Crédit photographique @ Vittorio Lorusso (photos 1,2,3 et 5) et Brescia e Amisano @ Teatro alla Scala (photo 4)
Pour les italianophones
La Scala propose en ligne des articles intéressants du programme :
https://www.teatroallascala.org/static/upload/oro/orontea-libretto.pdf
Ainsi que le libretto :
https://www.teatroallascala.org/static/upload/oro/orontea-libretto.pdf
Synopsis (traduit du synopsis de la Scala)
Acte I
L'action se déroule dans un « village délicieux ». Orontea, reine d'Égypte, renouvelle dans un aria sa décision de ne jamais tomber amoureuse.

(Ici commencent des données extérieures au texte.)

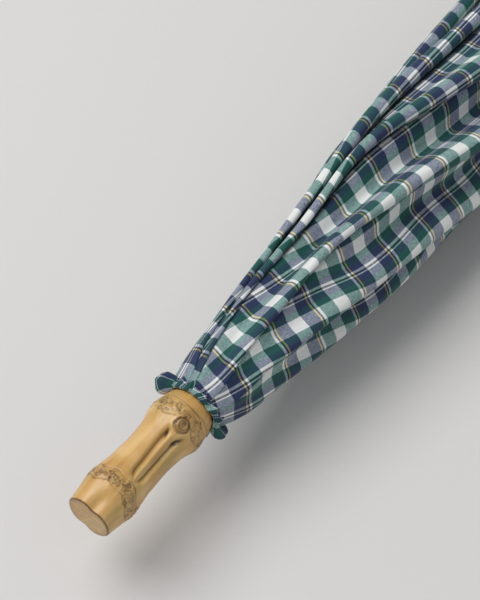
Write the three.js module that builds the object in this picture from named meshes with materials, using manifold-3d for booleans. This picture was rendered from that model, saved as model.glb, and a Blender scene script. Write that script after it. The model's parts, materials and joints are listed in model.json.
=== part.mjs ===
// Stick umbrella, folded: a bamboo-root ferrule, a wooden stick with its sliding runner, a frame
// of eight ribs and stretchers, a cloth canopy folded round the frame, and a bamboo handle.
// Millimetres, +Z up. The stick lies along +X, from the ferrule's cut end at the origin to the
// handle, and the folded canopy rests on its flattened underside.
import * as THREE from 'three';
import { mergeVertices } from 'three/addons/utils/BufferGeometryUtils.js';
import Module from 'manifold-3d';

// Driving dimensions
const FOLDS = 8; // ribs, stretchers and gores
const STEP = (2 * Math.PI) / FOLDS;
const FIRST_RIB = STEP / 2; // ribs stand between the axes, so one gore lies flat underneath
const GAP = 0.35; // between pieces that touch on the real object
const ROUND = 24; // sides of a turned piece

const TOTAL_LENGTH = 800;
const SHAFT_R = 5.5;
const BORE_R = 5.8;
const SHAFT_START = 30;
const SHAFT_END = 782;

const FERRULE_LENGTH = 66;
const ROSETTE_START = 63;
const ROSETTE_END = 73;
const CANOPY_START = 74;
const NOTCH_START = 70;
const NOTCH_END = 84;
const NOTCH_R = 10.5;

const PIVOT_X = 78; // rib pivots in the top notch
const PIVOT_R = 9;
const SLOT_HALF = 1.2; // half width of the slots that hold the ribs and stretchers
const RIB_LENGTH = 474;
const RIB_BOW = 8;
const RIB_HALF = 1.3;
const RIB_WALL = 0.5;
const RIB_CHANNEL_START = 8;
const RIB_CHANNEL_END = 462;
const TIP_R = 2.2;

const ARM = 165; // from a rib's pivot to its stretcher's joint, and the stretcher's own length
const JOINT_R = 12.7; // the stretcher's joint, from the stick's axis
const REACH = 2 * Math.sqrt(ARM * ARM - (JOINT_R - PIVOT_R) ** 2); // notch pivot to runner pivot
const JOINT_X = PIVOT_X + REACH / 2;
const RUNNER_X = PIVOT_X + REACH;
const CROWN_HALF = 4; // half length of the runner's slotted crown
const CROWN_R = 10.4;
const SLEEVE_R = 7.4;
const SLEEVE_LENGTH = 47;
const STRETCHER_END_R = 1.2;

const CATCH_R = 6.6;
const KEYWAY_R = 6.95;
const CATCH_HALF = 0.8;
const CATCH_LENGTH = 16;
const UPPER_CATCH_X = 205;
const LOWER_CATCH_X = RUNNER_X + 30;
const STOP_PIN_X = 148;
const STOP_PIN_HALF = 7;

const COLLAR_START = 642;
const HANDLE_START = 650;

const REST_Z = -39.5; // the flat underside
const EDGE_HALF = 1.6; // half width of the cloth strip sewn along each rib
const CLOTH_OVER_RIB = 3.2; // canopy's inner face above the rib's centre line

const STRAP_START = 400;
const STRAP_END = 520;
const STRAP_HALF = 9;
const STRAP_T = 1.4;
const STRAP_RIB = 1; // index of the rib it is sewn over
const SNAP_X = 413;
const SNAP_R = 5;

const material = (color, roughness, metalness = 0) =>
  new THREE.MeshStandardMaterial({ color, roughness, metalness });
const FINISH = {
  root: () => material(0xcda066, 0.4),
  stick: () => material(0x8a5a34, 0.45),
  handle: () => material(0xc79a5e, 0.4),
  cloth: () => material(0x3f5f66, 0.9),
  edge: () => material(0x33505a, 0.9),
  steel: () => material(0x23252a, 0.45, 0.8),
  plated: () => material(0xb9bcc0, 0.3, 1),
  moulding: () => material(0x1d1e21, 0.5),
  brass: () => material(0xb08d4a, 0.35, 1),
};

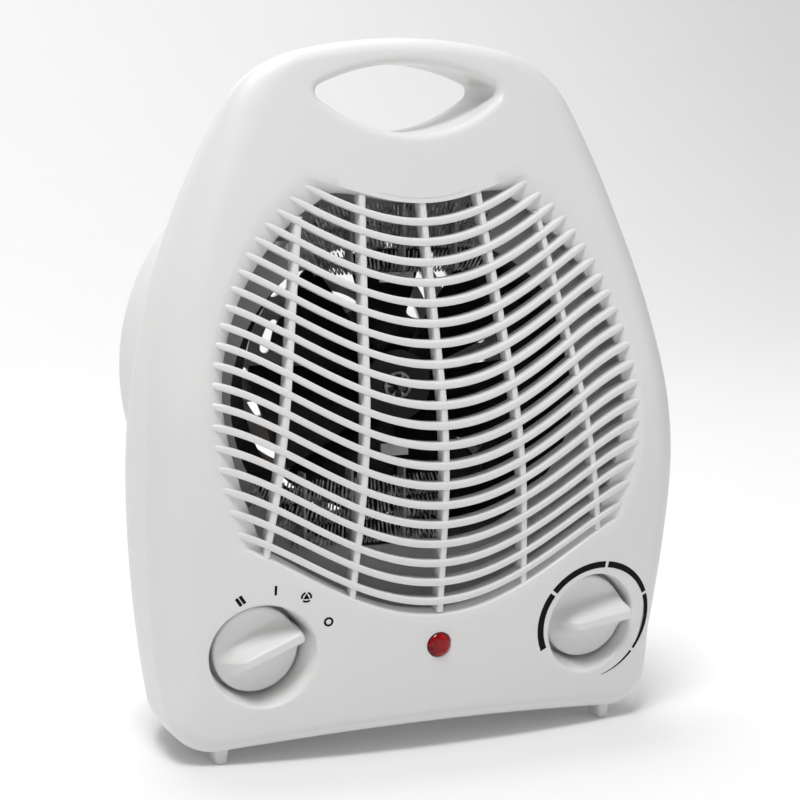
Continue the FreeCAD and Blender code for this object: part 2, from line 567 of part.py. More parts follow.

Son tuteur, Creonte, tente en vain de la convaincre de se trouver un mari. À ce moment, l'attention d'Orontea est attirée par les cris du page Tibrinus qui vient de sauver d'une embuscade un peintre, jeune et beau, nommé Alidoro. Le jeune homme, accompagné de sa vieille mère Aristea, arrive en présence de la reine qui se sent aussitôt attirée par lui. C'est alors qu'entre en scène un vieil ivrogne, Gelone, le serviteur bouffon qui ne peut manquer dans un mélodrame du milieu du XVIIe siècle. Après avoir chanté les louanges du bon vin, il entame un dialogue avec deux amants : Silandra, la servante de la cour, et Corindo, le chevalier. Une nouvelle rencontre entre Alidoro et Orontea fait comprendre au premier les sentiments de la reine à son égard. Mais la beauté d'Alidoro a également frappé la frivole Silandra, qui s'intéresse à lui. L'acte se termine par un dialogue confus entre Gelone, toujours ivre, et Tibrino.
Acte II
Orontea reconnaît à part soi qu'elle est amoureuse d'Alidoro, à l'inverse de ce qu'elle avait affirmé au début du premier acte. Un nouveau personnage, Giacinta, qui a revêtu des vêtements masculins et prétend se nommer Ismero, fait son entrée sur scène. C'est elle qui a attenté à la vie d'Alidoro. L'indignation d'Orontea rend compte de ses sentiments. Pour compliquer les choses, Aristea, la vieille mère d'Alidoro, s'entiche de Giacinta, qu'elle prend pour un homme, ce qui donne lieu à de nouvelles scènes cocasses. La situation de la vieille femme séduisant un jeune homme est fréquente dans l'opéra du XVIIe siècle. Elle est d'autant plus paradoxale qu'Ismero est en fait une femme et que le personnage d'Aristea est confié à un ténor. Silandra, quant à elle, abandonne Corindo sans hésiter et Alidoro n'arrive pas à se décider entre les deux femmes. Alors qu'il s'apprête à incarner Silandra, il est attaqué par Orontea en furie : angoissé, il s'évanouit, ce qui donne à Orontea le courage de lui avouer son amour dans une lettre. L'aveu d'amour à l'être aimé qui ne sait pas entendre est également un topos de l'époque, largement dérivé du théâtre espagnol contemporain. La lettre ouvre les yeux de l'inconstant Alidoro, qui se réjouit de sa bonne fortune.
Acte III
Dans le dernier acte, le tourbillon des couples s'intensifie. Alidoro renie Silandra et se vante de ses amours royales. Cela sème le trouble à la cour et exaspère Orontea : le jeune homme est ainsi éconduit par ses deux amantes et se plaint de l'inconstance féminine. Tibrinus et Gélon ont pitié de tous les amoureux, l'un déclarant préférer la guerre à l'amour, l'autre le vin. Le bouffon est envoyé par Silandra pour se faire pardonner par Corindo, qui lui accorde son pardon, mais jure de tuer son rival. Entre-temps, Giacinta est également tombée amoureuse d'Alidoro, mais subit les avances d'Aristea qui lui offre une médaille précieuse. La jeune femme l'offre à Alidoro, espérant l'attirer à elle. Mais Gelone, qui a assisté à la scène, pense qu'Alidoro a volé une médaille similaire appartenant à Orontea et l'accuse. C'est précisément la médaille qui conduit à une heureuse conclusion. Elle démontre qu'Alidoro est en fait le prince Floridano, enlevé par des corsaires alors qu'il portait encore des langes. Alidoro peut ainsi épouser Orontea, tandis que Corindo épousera Silandra.